■ Problem to solve:
Retype everything from the line that contains "shape.to_mesh(mesh)" down to the line that contains "zip(*points))), Vector(map(max, zip(*points)))", inclusive, without altering or adding anything.

■ Data extract:
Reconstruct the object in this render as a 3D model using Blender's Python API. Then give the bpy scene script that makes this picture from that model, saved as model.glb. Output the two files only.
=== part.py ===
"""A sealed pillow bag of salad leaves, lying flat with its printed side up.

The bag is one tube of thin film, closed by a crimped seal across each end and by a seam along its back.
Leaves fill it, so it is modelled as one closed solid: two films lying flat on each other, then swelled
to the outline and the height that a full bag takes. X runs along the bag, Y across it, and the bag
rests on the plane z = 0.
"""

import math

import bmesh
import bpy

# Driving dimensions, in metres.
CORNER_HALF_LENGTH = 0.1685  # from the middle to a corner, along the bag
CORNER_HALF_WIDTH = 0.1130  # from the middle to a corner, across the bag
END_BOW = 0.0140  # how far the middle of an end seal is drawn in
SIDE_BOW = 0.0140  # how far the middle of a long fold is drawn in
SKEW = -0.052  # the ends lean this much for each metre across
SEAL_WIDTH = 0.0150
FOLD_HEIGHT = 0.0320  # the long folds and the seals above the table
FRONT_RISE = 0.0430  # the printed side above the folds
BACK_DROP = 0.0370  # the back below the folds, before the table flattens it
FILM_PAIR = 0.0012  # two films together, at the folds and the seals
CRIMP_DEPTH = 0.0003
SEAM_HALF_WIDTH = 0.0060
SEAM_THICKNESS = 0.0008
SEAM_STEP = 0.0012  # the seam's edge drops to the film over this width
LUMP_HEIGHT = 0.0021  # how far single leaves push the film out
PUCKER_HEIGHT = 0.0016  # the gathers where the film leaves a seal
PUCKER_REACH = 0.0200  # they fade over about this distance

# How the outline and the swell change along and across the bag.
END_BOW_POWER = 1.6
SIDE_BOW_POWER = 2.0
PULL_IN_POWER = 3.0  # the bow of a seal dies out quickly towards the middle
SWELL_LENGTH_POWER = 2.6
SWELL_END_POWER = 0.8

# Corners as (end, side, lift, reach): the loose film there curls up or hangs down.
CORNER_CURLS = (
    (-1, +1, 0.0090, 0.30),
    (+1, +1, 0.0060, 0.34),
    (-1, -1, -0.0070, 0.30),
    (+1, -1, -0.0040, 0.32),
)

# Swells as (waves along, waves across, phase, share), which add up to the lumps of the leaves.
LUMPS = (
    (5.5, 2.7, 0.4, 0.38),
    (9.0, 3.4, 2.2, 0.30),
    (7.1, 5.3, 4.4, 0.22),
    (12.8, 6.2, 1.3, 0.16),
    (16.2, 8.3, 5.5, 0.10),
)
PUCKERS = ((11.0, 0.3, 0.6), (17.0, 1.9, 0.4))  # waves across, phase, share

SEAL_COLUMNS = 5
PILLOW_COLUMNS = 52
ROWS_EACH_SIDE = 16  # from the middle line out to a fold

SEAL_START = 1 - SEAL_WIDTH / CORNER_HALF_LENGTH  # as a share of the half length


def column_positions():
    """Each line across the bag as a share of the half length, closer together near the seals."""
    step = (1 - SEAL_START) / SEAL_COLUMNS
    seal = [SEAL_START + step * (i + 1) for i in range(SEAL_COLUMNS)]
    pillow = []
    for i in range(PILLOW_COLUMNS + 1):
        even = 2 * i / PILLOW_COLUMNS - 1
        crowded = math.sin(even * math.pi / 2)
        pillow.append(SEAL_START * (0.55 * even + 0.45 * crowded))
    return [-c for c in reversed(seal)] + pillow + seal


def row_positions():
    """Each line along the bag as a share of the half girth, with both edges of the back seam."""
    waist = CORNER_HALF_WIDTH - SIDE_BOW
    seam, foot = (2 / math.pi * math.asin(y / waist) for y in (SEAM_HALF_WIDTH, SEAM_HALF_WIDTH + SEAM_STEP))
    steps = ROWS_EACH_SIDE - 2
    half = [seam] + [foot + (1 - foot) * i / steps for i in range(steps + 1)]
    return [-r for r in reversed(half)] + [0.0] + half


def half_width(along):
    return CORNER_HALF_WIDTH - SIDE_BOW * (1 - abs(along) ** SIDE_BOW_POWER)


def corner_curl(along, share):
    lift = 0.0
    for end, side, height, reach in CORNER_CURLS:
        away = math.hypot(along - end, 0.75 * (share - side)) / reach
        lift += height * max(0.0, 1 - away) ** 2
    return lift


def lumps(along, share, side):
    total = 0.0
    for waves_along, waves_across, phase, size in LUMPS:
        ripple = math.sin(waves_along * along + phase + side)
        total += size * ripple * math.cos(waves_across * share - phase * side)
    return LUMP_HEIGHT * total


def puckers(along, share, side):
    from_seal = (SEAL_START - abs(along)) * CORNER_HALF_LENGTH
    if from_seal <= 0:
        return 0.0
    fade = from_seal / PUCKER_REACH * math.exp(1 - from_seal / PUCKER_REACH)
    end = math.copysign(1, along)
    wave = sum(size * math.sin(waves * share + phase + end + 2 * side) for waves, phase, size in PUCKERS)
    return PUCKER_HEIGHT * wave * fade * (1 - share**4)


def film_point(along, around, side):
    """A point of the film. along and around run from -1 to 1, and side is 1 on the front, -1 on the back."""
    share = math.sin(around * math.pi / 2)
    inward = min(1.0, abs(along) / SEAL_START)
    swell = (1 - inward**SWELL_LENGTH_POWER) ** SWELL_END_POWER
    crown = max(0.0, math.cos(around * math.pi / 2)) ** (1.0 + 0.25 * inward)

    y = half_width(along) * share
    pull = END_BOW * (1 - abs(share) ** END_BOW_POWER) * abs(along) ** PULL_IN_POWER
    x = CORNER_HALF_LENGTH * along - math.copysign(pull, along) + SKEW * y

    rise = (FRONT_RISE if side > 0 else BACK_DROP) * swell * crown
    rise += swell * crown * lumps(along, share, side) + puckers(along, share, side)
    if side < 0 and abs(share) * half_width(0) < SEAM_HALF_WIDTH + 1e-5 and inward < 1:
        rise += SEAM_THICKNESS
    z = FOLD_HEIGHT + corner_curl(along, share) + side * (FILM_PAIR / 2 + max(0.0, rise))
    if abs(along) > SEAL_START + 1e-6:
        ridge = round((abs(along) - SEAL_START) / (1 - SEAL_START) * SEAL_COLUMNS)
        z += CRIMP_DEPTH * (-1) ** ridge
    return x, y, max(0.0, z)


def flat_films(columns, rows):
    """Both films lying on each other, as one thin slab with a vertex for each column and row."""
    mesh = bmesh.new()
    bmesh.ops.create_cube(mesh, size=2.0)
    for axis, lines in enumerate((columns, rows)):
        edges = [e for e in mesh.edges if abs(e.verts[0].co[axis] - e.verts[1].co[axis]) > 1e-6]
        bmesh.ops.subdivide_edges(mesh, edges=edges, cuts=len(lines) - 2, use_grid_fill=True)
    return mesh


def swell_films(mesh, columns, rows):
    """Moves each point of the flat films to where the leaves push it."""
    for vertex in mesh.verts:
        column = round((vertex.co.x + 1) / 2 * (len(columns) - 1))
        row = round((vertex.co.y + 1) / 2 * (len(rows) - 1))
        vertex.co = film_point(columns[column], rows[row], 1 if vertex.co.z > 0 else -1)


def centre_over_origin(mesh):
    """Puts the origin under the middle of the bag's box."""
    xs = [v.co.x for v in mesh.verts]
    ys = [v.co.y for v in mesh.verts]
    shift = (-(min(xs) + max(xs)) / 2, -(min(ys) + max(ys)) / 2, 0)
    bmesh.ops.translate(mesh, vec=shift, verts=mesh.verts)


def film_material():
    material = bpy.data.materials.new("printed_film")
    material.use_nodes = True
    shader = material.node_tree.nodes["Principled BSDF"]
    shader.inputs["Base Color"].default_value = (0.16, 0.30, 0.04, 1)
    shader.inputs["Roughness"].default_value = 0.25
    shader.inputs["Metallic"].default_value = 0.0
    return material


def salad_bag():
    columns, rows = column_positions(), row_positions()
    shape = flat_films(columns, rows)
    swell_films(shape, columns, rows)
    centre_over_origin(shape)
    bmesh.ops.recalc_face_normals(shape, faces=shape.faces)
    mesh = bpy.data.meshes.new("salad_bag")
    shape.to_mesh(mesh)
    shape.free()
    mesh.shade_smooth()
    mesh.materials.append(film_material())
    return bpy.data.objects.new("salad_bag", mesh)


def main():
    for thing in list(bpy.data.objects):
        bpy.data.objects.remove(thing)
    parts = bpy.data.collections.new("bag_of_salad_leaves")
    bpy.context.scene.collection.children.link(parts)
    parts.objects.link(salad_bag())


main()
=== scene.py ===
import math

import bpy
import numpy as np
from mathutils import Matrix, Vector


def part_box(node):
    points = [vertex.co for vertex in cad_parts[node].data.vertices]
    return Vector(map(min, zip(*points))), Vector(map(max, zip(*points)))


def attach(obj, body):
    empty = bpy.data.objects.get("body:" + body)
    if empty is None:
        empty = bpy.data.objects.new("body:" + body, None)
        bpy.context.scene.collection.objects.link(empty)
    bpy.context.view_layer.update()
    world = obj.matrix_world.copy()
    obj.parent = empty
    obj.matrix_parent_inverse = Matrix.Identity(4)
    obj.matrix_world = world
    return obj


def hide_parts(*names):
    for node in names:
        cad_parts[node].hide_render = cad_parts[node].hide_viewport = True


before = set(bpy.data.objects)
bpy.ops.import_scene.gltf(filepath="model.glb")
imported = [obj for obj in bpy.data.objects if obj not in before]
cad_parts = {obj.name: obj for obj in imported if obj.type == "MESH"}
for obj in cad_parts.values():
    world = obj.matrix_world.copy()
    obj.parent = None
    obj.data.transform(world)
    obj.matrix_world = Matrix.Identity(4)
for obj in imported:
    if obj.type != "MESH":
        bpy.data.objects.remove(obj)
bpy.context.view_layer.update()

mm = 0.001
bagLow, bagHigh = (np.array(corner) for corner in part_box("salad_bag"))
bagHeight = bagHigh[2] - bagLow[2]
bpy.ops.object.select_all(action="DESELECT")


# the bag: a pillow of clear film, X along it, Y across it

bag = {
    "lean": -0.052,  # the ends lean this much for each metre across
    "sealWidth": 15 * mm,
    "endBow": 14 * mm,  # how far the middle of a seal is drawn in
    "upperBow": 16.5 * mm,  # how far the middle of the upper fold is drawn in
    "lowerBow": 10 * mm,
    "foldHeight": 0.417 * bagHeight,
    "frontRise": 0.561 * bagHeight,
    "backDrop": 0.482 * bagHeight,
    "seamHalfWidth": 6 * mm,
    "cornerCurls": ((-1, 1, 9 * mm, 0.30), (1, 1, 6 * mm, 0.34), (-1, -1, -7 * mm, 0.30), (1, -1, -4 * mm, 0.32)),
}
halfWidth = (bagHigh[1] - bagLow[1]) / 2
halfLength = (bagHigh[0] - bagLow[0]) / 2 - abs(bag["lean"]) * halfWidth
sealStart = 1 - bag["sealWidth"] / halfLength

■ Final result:
    shape.to_mesh(mesh)
    shape.free()
    mesh.shade_smooth()
    mesh.materials.append(film_material())
    return bpy.data.objects.new("salad_bag", mesh)


def main():
    for thing in list(bpy.data.objects):
        bpy.data.objects.remove(thing)
    parts = bpy.data.collections.new("bag_of_salad_leaves")
    bpy.context.scene.collection.children.link(parts)
    parts.objects.link(salad_bag())


main()
=== scene.py ===
import math

import bpy
import numpy as np
from mathutils import Matrix, Vector


def part_box(node):
    points = [vertex.co for vertex in cad_parts[node].data.vertices]
    return Vector(map(min, zip(*points))), Vector(map(max, zip(*points)))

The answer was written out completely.